As a first gen vehicle it should have had the sort of appeal that captures people’s imagination rather than reinforce an EVs are boring at best and clown cars at worst image.

Yes the demand for EVs is overwhelming but big companies tried to make believe that there is not with lousy sales of too expensives, rare, non attractives and no decent range EVs… That is before Tesla. Now they brag for having sold 28 000 of those for a company 100 times bigger than Tesla.

The more Leaf sold, the more it will be unprofitable for Exxon to crack Canadian tar sand in Antwerp. So, keep it up.

The only way to get Exxon into wind, is to drive them to bankruptcy, as Exxon has no plan B.

My (rather simple) theory is that oil prices will stay rather flat for the coming years, bounded on the low end by the production cost of unconventional oil and the upper end by competition from plug in vehicles.
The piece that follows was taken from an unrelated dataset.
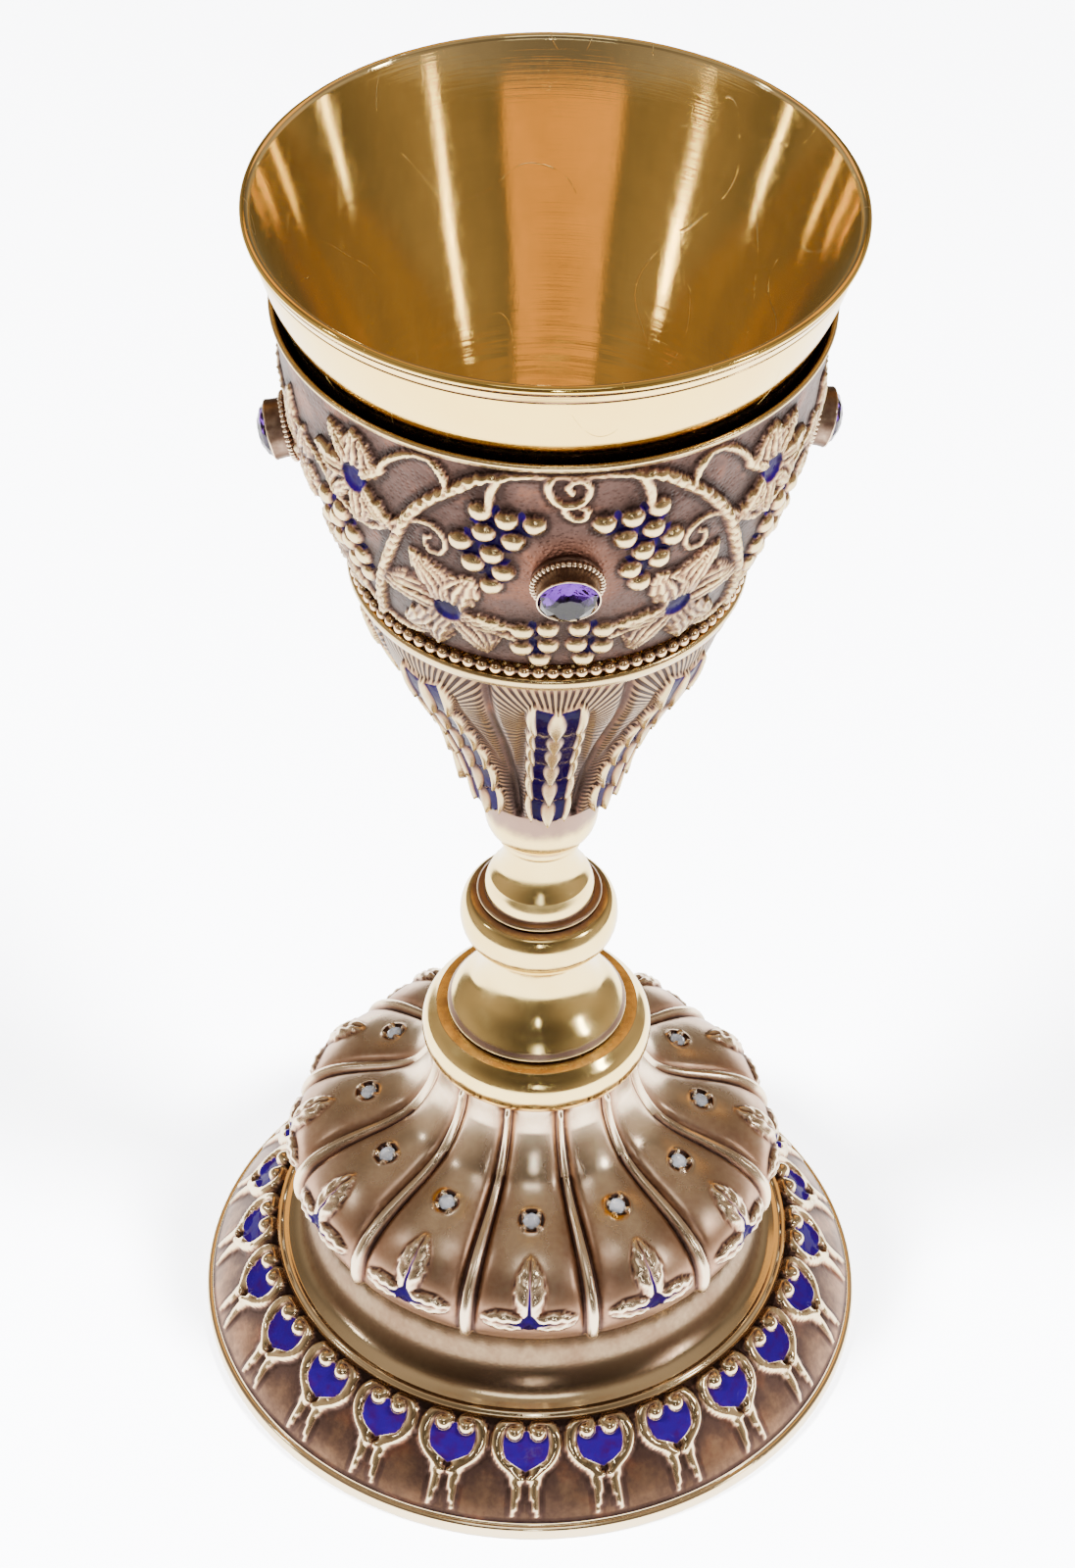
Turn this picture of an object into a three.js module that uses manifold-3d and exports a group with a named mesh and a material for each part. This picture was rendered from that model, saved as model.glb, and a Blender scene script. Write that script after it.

The upper bound will slowly be pushed down as plug-in vehicles become cheaper and better. We have already seen a number of tar sands projects canceled in the recent past. The future is bleak for tar sands.

We can wish, but I doubt this is true.

in my OPINION there are 2 causes of decreased oil prices the last year.
1) Fracking. US and Candian production has significantly increased supply

2) sluggish global market with almost all gains going to the 0.1%. This is especially due to Europe but also the US, Brazilian, Russian, and Chinese economies. More people may have a job but are falling behind economically. This depresses oil use and is the most important factor leading to oil prices IMO.

If/when the global economy improves we will see a rapid bounce back in Oil prices. There are just too many Chinese and Brazilians who want to live a Western style lifestyle, and that will require oil.